PHY 311 Experimental Physics Basic techniques of measurement used in all areas of physics and engineering. Selected experiments may include thin lens systems, spectrometers, microwave optics, interference and diffraction, aberrations, interferometers, thin films, polarization, speed of light, charge-to-mass ratio of an electron, electron spin resonance, quantization of energy states, and radioactive decay. Computational techniques include error analysis, graphing and curve fitting. Lect. 1, Lab 3. Prerequisite: PHY 250 and PHY 302 or PHY 305 and PHY 306. Offered Fall.

PHY 321 Classical Mechanics Rigorous mathematical development of classical dynamics using vector calculus. Dynamics of a single particle, oscillations, noninertial frames, central potentials, energy/momentum methods, systems of particles, collisions and plane motion of rigid bodies. Prerequisite: PHY 306; MTH 310. Offered Fall.

PHY 334 Electrical Circuits Physical principles underlying modeling of circuit elements and fundamentals of analog electrical circuits are explored through lecture and laboratory. Topics will include the following: current and voltage sources, resistors, I-V characteristics, Ohm's Law, Kirchhoff's Laws, capacitors, inductors; Thevenin and Norton theorems; circuits in sinusoidal steady state; diodes, transistors (bipolar junction and field-effect); op-amps; and elementary amplifier circuits. Lect. 2, Lab 2. Prerequisite: PHY 104 or PHY 204; MTH 208. Offered Spring.

PHY 362 Astrophysics The application of principles studied in fundamental or general physics to various areas of astrophysical research. This course will emphasize topics like measuring star and exoplanet properties, stellar structure and evolution, the solar neutrino problem, white dwarfs, neutron stars, pulsars, the interstellar medium, and galaxies. Prerequisite: PHY 250, PHY 302; MTH 310 or concurrent enrollment. Offered Occasionally.

PHY 374 Computational Physics This course is an introduction to computational physics. Students will learn the fundamentals of applying numerical and graphical methods to a variety of physics topics ranging from mechanics, optics, electrodynamics, thermodynamics, and quantum mechanics. Lect. 2, Lab 2. Prerequisite: PHY 104 or PHY 204; MTH 308 or MTH 309 or concurrent enrollment in either.
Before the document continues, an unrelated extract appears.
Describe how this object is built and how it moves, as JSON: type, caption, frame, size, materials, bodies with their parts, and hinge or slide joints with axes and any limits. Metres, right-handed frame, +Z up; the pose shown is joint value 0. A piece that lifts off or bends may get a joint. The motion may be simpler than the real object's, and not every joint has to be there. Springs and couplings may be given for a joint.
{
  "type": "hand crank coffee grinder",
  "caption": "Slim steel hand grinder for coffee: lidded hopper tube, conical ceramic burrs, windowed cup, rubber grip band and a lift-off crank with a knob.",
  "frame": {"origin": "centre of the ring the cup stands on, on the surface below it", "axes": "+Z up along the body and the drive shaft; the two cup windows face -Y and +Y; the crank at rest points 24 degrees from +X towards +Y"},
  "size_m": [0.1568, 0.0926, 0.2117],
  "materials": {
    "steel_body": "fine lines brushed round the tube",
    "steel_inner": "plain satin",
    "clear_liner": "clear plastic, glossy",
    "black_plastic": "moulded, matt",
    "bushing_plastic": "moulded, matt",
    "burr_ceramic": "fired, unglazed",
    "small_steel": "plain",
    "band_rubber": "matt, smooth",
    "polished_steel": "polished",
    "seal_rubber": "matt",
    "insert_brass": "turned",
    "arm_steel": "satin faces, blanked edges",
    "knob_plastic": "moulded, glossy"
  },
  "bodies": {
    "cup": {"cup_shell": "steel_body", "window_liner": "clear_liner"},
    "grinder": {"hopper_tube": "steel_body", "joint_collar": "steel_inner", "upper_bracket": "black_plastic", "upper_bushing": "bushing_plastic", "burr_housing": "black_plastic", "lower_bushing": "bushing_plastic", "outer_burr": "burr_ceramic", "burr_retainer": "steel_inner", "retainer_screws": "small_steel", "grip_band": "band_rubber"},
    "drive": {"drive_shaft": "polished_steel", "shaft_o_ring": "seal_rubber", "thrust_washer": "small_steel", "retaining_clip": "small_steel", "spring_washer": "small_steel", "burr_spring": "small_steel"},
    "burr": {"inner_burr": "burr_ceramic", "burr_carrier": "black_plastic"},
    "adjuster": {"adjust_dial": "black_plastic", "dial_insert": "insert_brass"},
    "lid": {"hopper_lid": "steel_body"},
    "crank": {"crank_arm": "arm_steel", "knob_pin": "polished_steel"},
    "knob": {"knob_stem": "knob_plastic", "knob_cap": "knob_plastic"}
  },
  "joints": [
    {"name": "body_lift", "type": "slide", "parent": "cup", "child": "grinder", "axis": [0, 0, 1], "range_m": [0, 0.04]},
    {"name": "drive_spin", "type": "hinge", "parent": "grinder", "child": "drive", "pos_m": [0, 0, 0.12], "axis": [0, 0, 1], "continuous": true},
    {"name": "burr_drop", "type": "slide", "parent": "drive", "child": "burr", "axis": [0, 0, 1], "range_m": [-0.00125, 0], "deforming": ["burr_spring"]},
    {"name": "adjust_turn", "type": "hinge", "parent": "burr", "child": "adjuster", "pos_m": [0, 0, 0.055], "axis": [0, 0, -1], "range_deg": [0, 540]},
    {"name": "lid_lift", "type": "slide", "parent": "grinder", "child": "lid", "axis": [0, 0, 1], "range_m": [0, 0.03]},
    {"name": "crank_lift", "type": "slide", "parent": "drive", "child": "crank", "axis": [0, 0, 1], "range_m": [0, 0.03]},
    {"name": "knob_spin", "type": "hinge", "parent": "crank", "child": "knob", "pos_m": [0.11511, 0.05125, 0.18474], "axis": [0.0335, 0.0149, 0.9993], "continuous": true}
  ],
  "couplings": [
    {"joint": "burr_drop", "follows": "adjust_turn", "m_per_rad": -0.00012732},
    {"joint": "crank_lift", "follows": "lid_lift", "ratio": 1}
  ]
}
Offered Occasionally.

PHY 376 Introduction to Nuclear Science An introduction to the structure and properties of atomic nuclei. This course will explore the production of ionizing radiation, its interactions with matter, and the instrumentation used to detect it. While all types of ionizing radiation will be studied, particular emphasis will be placed on X- and gamma-rays. Special topics related to the use of radiation in health care also will be covered. Prerequisite: MTH 150; PHY 104 or PHY 204. Students may not earn credit in both PHY 376 and PHY 386. Offered Fall.
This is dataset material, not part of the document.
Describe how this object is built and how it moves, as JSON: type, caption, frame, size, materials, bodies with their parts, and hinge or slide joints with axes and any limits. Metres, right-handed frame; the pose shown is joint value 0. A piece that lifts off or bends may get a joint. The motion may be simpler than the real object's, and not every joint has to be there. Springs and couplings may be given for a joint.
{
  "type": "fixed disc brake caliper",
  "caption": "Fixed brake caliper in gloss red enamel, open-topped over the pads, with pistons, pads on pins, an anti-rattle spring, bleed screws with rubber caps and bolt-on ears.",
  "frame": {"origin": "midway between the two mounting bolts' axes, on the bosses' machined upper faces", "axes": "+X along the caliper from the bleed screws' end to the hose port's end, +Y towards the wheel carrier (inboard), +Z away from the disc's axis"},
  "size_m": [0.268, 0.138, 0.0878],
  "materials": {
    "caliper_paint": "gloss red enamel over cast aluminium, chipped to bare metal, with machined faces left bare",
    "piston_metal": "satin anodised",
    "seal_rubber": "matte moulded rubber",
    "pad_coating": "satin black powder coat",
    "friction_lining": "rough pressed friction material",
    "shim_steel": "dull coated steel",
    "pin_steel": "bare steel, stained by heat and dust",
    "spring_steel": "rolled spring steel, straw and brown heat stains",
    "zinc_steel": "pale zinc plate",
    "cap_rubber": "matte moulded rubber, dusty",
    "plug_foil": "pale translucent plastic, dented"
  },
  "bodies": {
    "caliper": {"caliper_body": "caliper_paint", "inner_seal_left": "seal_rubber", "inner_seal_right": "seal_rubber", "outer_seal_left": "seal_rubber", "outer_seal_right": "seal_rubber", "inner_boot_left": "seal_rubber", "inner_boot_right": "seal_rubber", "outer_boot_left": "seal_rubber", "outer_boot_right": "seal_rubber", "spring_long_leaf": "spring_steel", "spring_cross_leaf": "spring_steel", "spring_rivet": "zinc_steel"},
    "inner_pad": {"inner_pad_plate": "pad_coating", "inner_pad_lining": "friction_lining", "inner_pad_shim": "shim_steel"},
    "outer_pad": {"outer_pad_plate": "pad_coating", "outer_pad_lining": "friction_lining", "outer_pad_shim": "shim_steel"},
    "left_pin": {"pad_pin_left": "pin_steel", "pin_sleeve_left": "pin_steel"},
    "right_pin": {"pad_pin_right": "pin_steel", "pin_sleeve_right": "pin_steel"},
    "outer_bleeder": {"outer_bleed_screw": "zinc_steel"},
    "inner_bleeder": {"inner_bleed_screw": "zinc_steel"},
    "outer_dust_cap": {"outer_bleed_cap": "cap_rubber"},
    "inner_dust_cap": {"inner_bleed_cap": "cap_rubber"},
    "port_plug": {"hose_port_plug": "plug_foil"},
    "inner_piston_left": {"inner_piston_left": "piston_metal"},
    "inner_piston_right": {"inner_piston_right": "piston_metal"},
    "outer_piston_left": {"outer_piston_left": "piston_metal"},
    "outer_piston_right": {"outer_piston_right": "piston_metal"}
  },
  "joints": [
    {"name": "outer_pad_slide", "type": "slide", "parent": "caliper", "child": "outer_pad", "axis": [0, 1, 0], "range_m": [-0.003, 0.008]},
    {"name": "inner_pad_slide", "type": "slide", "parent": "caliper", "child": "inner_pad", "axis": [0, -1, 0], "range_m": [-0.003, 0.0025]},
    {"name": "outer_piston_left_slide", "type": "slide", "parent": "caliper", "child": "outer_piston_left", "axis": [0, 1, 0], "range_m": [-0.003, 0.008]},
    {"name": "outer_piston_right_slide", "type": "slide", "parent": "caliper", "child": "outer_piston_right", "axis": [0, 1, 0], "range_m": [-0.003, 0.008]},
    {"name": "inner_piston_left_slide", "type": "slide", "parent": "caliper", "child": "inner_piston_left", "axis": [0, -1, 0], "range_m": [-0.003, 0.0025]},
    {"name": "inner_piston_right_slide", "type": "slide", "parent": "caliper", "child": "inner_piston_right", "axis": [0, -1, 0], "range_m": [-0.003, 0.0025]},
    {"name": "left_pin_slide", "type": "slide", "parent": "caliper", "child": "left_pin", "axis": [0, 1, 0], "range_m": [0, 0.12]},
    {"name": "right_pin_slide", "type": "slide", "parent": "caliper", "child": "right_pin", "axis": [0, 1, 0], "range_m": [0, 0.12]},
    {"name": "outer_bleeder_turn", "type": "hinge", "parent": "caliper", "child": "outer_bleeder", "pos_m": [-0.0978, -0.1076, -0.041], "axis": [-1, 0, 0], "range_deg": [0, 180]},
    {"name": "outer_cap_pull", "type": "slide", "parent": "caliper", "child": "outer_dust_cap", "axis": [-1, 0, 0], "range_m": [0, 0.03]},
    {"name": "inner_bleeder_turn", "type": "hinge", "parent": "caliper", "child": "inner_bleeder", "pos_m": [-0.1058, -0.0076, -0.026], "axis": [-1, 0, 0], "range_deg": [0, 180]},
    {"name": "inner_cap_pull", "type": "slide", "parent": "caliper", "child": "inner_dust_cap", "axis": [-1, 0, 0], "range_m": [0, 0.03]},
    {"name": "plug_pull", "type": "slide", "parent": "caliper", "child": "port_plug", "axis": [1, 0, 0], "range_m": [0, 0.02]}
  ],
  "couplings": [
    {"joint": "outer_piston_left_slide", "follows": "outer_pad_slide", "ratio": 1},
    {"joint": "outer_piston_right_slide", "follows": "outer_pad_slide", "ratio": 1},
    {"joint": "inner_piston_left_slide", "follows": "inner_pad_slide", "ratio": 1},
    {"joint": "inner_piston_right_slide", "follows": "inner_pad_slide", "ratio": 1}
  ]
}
PHY 386 Radiation Physics This course, building on knowledge of basic physics, explores the area of radiation physics. Characteristics of x and gamma rays are described as well as their interactions in air and matter. The principles involved in the production of radiation are investigated. Methods and instrumentation of measurement of radiation are also covered. Prerequisite: MTH 150; PHY 104 or PHY 204 or PHY 125. Students may not earn credit in both PHY 376 and PHY 386. Offered Fall.
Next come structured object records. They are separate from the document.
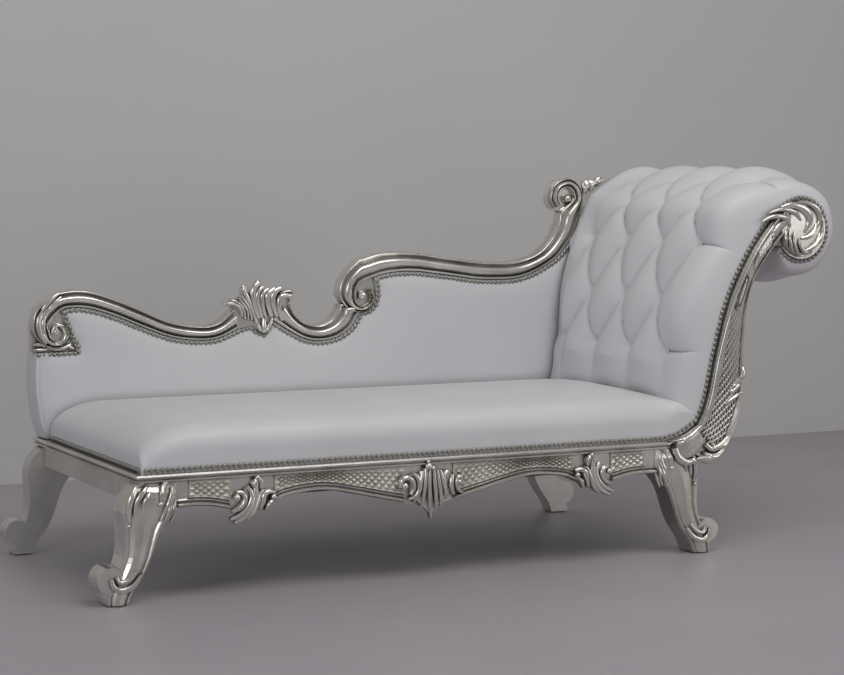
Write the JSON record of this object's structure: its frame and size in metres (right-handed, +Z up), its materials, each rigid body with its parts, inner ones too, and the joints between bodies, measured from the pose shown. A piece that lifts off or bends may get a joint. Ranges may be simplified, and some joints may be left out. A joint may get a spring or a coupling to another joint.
{
  "type": "chaise longue",
  "caption": "Chaise longue with a carved silvered frame, a low ogee back, a padded seat and a deep-tufted rolled headrest in white leather",
  "frame": {"origin": "middle of the bounding box at floor level", "axes": "+X along the seat towards the headrest, +Y from the open front to the back, +Z up"},
  "size_m": [1.9962, 0.766, 0.9487],
  "materials": {
    "silver_leaf": "carved wood under antiqued silver leaf, satin, dark in the recesses",
    "plain_silver": "plain wood under dull silver paint",
    "bare_wood": "bare hardwood, planed",
    "white_leather": "smooth white leather with a soft sheen",
    "foam": "upholstery foam",
    "black_cloth": "woven webbing and lining cloth",
    "glide_plastic": "dark plastic glide",
    "screw_steel": "zinc plated steel",
    "nail_silver": "antiqued silver upholstery nails"
  },
  "bodies": {
    "root": {"front_rail": "silver_leaf", "left_end_rail": "plain_silver", "back_rail": "bare_wood", "right_end_rail": "bare_wood", "front_left_leg": "silver_leaf", "front_right_leg": "silver_leaf", "back_left_leg": "plain_silver", "back_right_leg": "plain_silver", "corner_blocks": "bare_wood", "corner_block_screws": "screw_steel", "leg_dowels": "bare_wood", "foot_glides": "glide_plastic", "rail_moulding": "silver_leaf", "apron_bead": "silver_leaf", "apron_lattice": "silver_leaf", "apron_shell_left": "silver_leaf", "apron_shell_centre": "silver_leaf", "apron_shell_right": "silver_leaf", "headrest_front_frame": "silver_leaf", "headrest_lattice": "silver_leaf", "headrest_cartouche": "silver_leaf", "headrest_rosette": "silver_leaf", "headrest_back_frame": "plain_silver", "headrest_cross_rails": "bare_wood", "headrest_deck": "bare_wood", "headrest_roll_core": "foam", "headrest_cover": "white_leather", "tuft_buttons": "white_leather", "headrest_outside_cover": "white_leather", "crest_left_rail": "silver_leaf", "crest_shell": "silver_leaf", "crest_middle_rail": "silver_leaf", "crest_right_rail": "silver_leaf", "crest_end_leaf": "silver_leaf", "back_board": "bare_wood", "back_posts": "bare_wood", "back_foam": "foam", "back_cover": "white_leather", "outside_back_cover": "white_leather", "seat_webbing": "black_cloth", "seat_foam": "foam", "seat_cover": "white_leather", "dust_cover": "black_cloth", "nails_front": "nail_silver", "nails_left_end": "nail_silver", "nails_crest": "nail_silver", "nails_headrest": "nail_silver"}
  },
  "joints": []
}
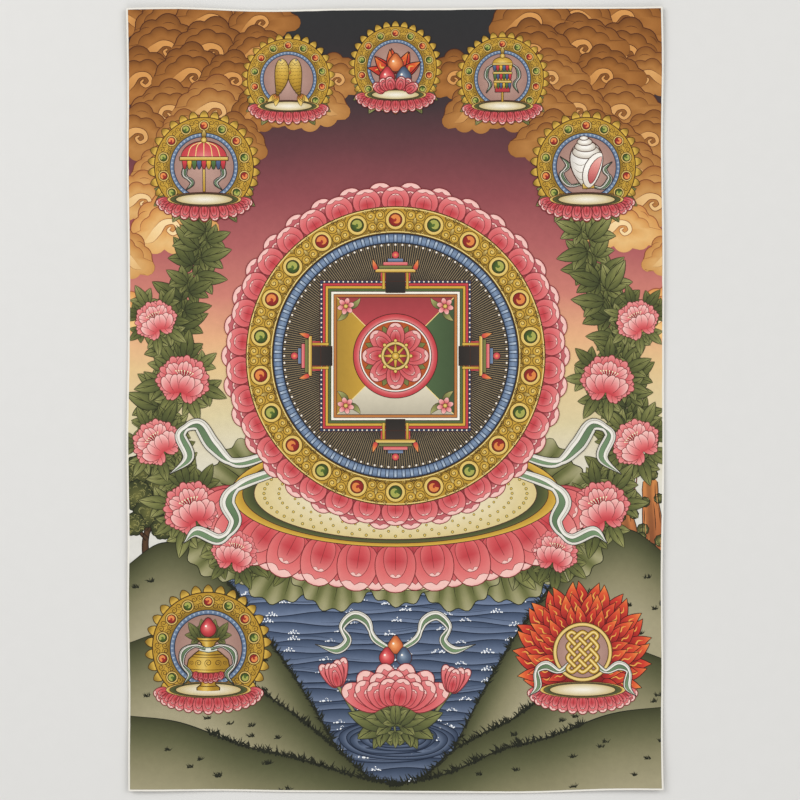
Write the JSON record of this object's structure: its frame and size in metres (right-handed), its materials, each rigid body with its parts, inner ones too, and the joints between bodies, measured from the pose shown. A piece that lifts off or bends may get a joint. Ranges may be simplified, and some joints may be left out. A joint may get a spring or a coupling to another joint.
{
  "type": "unmounted thangka painting on canvas",
  "caption": "Tall painted cotton canvas with a thin bare cut edge, lying flat and face up, its rim lifting slightly in slow waves.",
  "frame": {"origin": "under the middle of the sheet, at the height of the surface it lies on", "axes": "+Y towards the picture's top, +X towards its right, +Z out of its painted face"},
  "size_m": [0.5626, 0.823, 0.0062],
  "materials": {
    "painted_canvas": "matte"
  },
  "bodies": {
    "root": {"painted_canvas": "painted_canvas"}
  },
  "joints": []
}
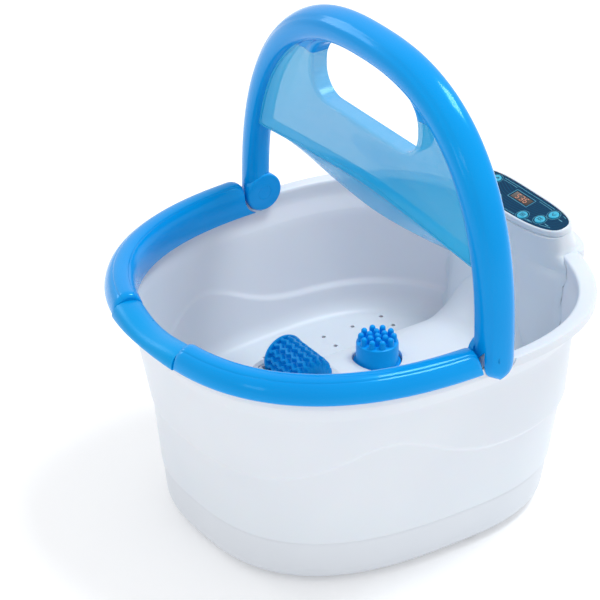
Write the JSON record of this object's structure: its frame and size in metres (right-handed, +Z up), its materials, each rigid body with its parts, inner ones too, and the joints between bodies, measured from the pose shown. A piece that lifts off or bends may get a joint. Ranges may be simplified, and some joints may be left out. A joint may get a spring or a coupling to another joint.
{
  "type": "foot spa basin",
  "caption": "Deep foot bath with a rim trim, massage roller and pin head, tilted control tower, and a carry handle with splash guard that folds back.",
  "frame": {"origin": "on the floor, under the middle of the bounding box with the handle upright", "axes": "+Z up, +X to the user's right hand, -Y towards the user, +Y towards the control tower"},
  "size_m": [0.3982, 0.4478, 0.4691],
  "materials": {
    "white": "satin white moulded plastic",
    "tray": "satin white moulded plastic",
    "blue": "glossy sky blue plastic",
    "blue_grip": "satin sky blue plastic",
    "guard": "translucent light blue plastic",
    "soft_blue": "satin blue moulded plastic",
    "panel": "printed membrane, dark teal",
    "lens": "smoked window",
    "key": "cyan key caps",
    "rubber": "matt rubber",
    "steel": "plated steel",
    "brass": "sintered weight",
    "board": "circuit board",
    "dark": "black moulded plastic",
    "nylon": "natural nylon",
    "hose": "clear silicone tube"
  },
  "bodies": {
    "basin": {"tub": "white", "base_tray": "tray", "cord_gland": "rubber", "rim_trim_left": "blue", "rim_trim_right": "blue", "rim_saddle": "blue_grip", "control_cap": "white", "control_fascia": "panel", "display_lens": "lens", "display_module": "dark", "control_board": "board", "roller_cradle": "white", "roller_axle": "steel", "head_gasket": "rubber", "vibration_motor": "steel", "motor_bracket": "dark", "air_pump": "dark", "air_hose_left": "hose", "air_hose_right": "hose", "main_board": "board", "heater_plate": "steel", "thermistor": "nylon", "foot_1": "rubber", "foot_2": "rubber", "foot_3": "rubber", "foot_4": "rubber", "base_screw_1": "steel", "base_screw_2": "steel", "base_screw_3": "steel", "base_screw_4": "steel", "base_screw_5": "steel", "base_screw_6": "steel", "hinge_bush_left": "nylon", "air_manifold_left": "nylon", "hinge_bush_right": "nylon", "air_manifold_right": "nylon"},
    "handle": {"handle_arch": "blue", "splash_guard": "guard", "hinge_pin_left": "blue", "hinge_pin_right": "blue"},
    "roller": {"roller_drum": "soft_blue"},
    "head": {"massage_head": "soft_blue"},
    "weight": {"eccentric_weight": "brass"},
    "key_1": {"button_1": "key"},
    "key_2": {"button_2": "key"},
    "key_3": {"button_3": "key"},
    "key_4": {"button_4": "key"},
    "key_5": {"button_5": "key"},
    "key_6": {"button_6": "key"}
  },
  "joints": [
    {"name": "handle_fold", "type": "hinge", "parent": "basin", "child": "handle", "pos_m": [0, 0.01645, 0.23], "axis": [-1, 0, 0], "range_deg": [0, 90]},
    {"name": "roller_spin", "type": "hinge", "parent": "basin", "child": "roller", "pos_m": [0, -0.06055, 0.149], "axis": [1, 0, 0], "continuous": true},
    {"name": "head_lift", "type": "slide", "parent": "basin", "child": "head", "axis": [0, 0, 1], "range_m": [0, 0.03]},
    {"name": "weight_spin", "type": "hinge", "parent": "basin", "child": "weight", "pos_m": [0, 0.07845, 0.1], "axis": [1, 0, 0], "continuous": true},
    {"name": "key_press_1", "type": "slide", "parent": "basin", "child": "key_1", "axis": [0, 0.2079, -0.9781], "range_m": [0, 0.0008], "stiffness_N_per_m": 900, "springref_m": -0.0003},
    {"name": "key_press_2", "type": "slide", "parent": "basin", "child": "key_2", "axis": [0, 0.2079, -0.9781], "range_m": [0, 0.0008], "stiffness_N_per_m": 900, "springref_m": -0.0003},
    {"name": "key_press_3", "type": "slide", "parent": "basin", "child": "key_3", "axis": [0, 0.2079, -0.9781], "range_m": [0, 0.0008], "stiffness_N_per_m": 900, "springref_m": -0.0003},
    {"name": "key_press_4", "type": "slide", "parent": "basin", "child": "key_4", "axis": [0, 0.2079, -0.9781], "range_m": [0, 0.0008], "stiffness_N_per_m": 900, "springref_m": -0.0003},
    {"name": "key_press_5", "type": "slide", "parent": "basin", "child": "key_5", "axis": [0, 0.2079, -0.9781], "range_m": [0, 0.0008], "stiffness_N_per_m": 900, "springref_m": -0.0003},
    {"name": "key_press_6", "type": "slide", "parent": "basin", "child": "key_6", "axis": [0, 0.2079, -0.9781], "range_m": [0, 0.0008], "stiffness_N_per_m": 900, "springref_m": -0.0003}
  ]
}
PHY 401 Quantum Mechanics A comprehensive treatment of the modern theory of quantum mechanics, including Schroedinger equation, operators, free particles, particles in potentials, harmonic oscillator, angular momentum, and the hydrogen atom. The course includes the use of Fourier analysis and eigenvalue equations. Prerequisite: PHY 321; MTH 308 or MTH 309; MTH 310. Offered Fall.